My only guess was that it would allow you to override static methods, but you can't.
If you try the following scenario:
Banana has a static method called 'test' (this prints 'banana')
Apple extends Banana and "overrides" the static method called 'test' (this prints 'apple')
and you do something like this:
public static void main(String[] args) {
Apple apple = new Apple();
Banana banana = new Banana();
Banana base = new Apple();
apple.test();
banana.test();
base.test();
}
The resulting output is:
apple
banana
banana
So effectively, it's pretty useless.
The access to static methods allows you to share values between instances of the same class or even get the values without needed to create a class instance.
There are cases where it's convenient and is no OO language violation.
I bet it's because the original designers were porting capability from C++, and by the time 20/20 hindsight hit, it was a backwards compatibility issue.

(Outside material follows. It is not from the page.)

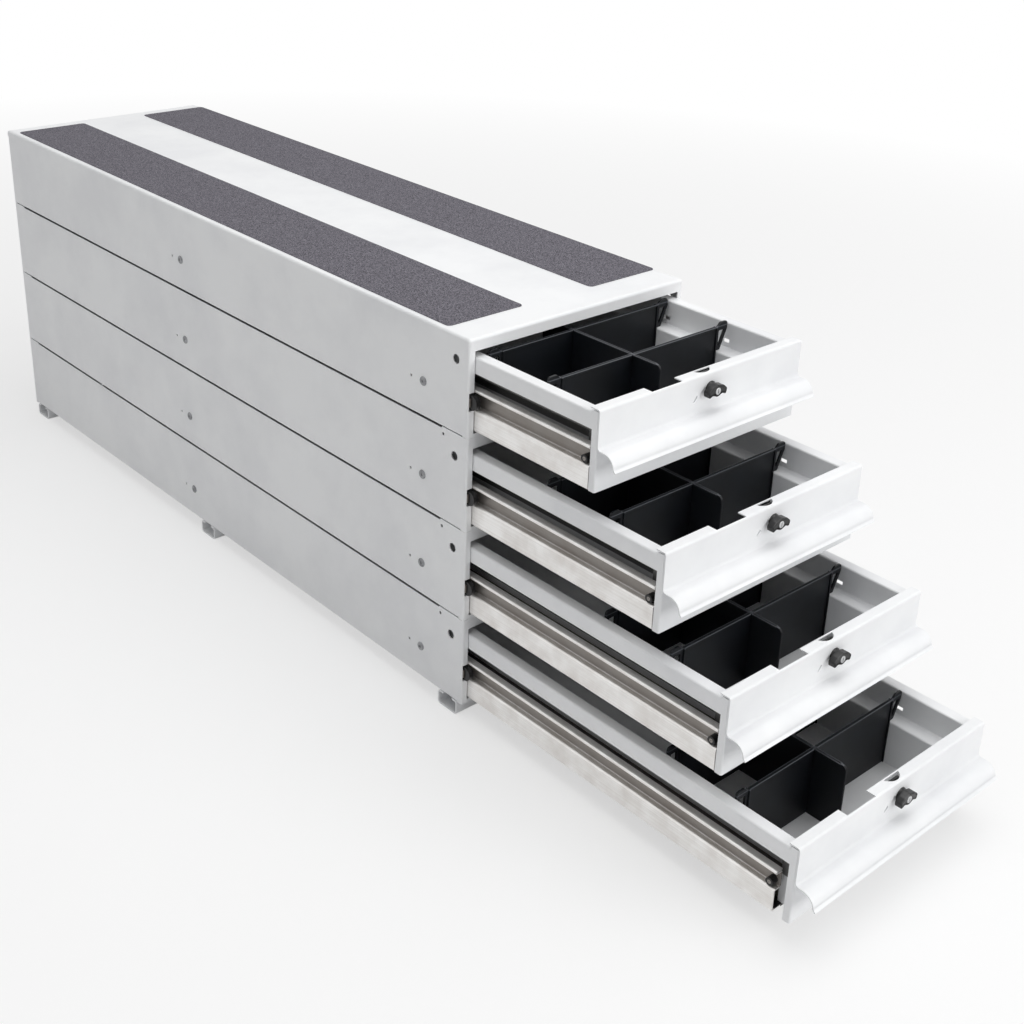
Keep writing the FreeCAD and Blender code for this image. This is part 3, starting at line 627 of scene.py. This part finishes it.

That, or because when you call a method within a class, even though you don't have to prefix everything with this. the compiler inserts it (or equivalent) including for static methods. If static methods couldn't be called from instances, then tacking this. on the front might be a problem (or would force coders to tack class name on the front of static methods whenever they wanted to use them within an actual instance).
Anyway, the answers are speculative unless we get one of the early language developers to answer.
public class MyClass {
public static String myString;
}
public class AnotherClass {
public void doSomething() {
doAnotherThing();
}
public static doAnotherThing() {
MyClass.myString = "something";
}
Here we are accessing static variable from non-static method (indirectly) by calling static method from non static method.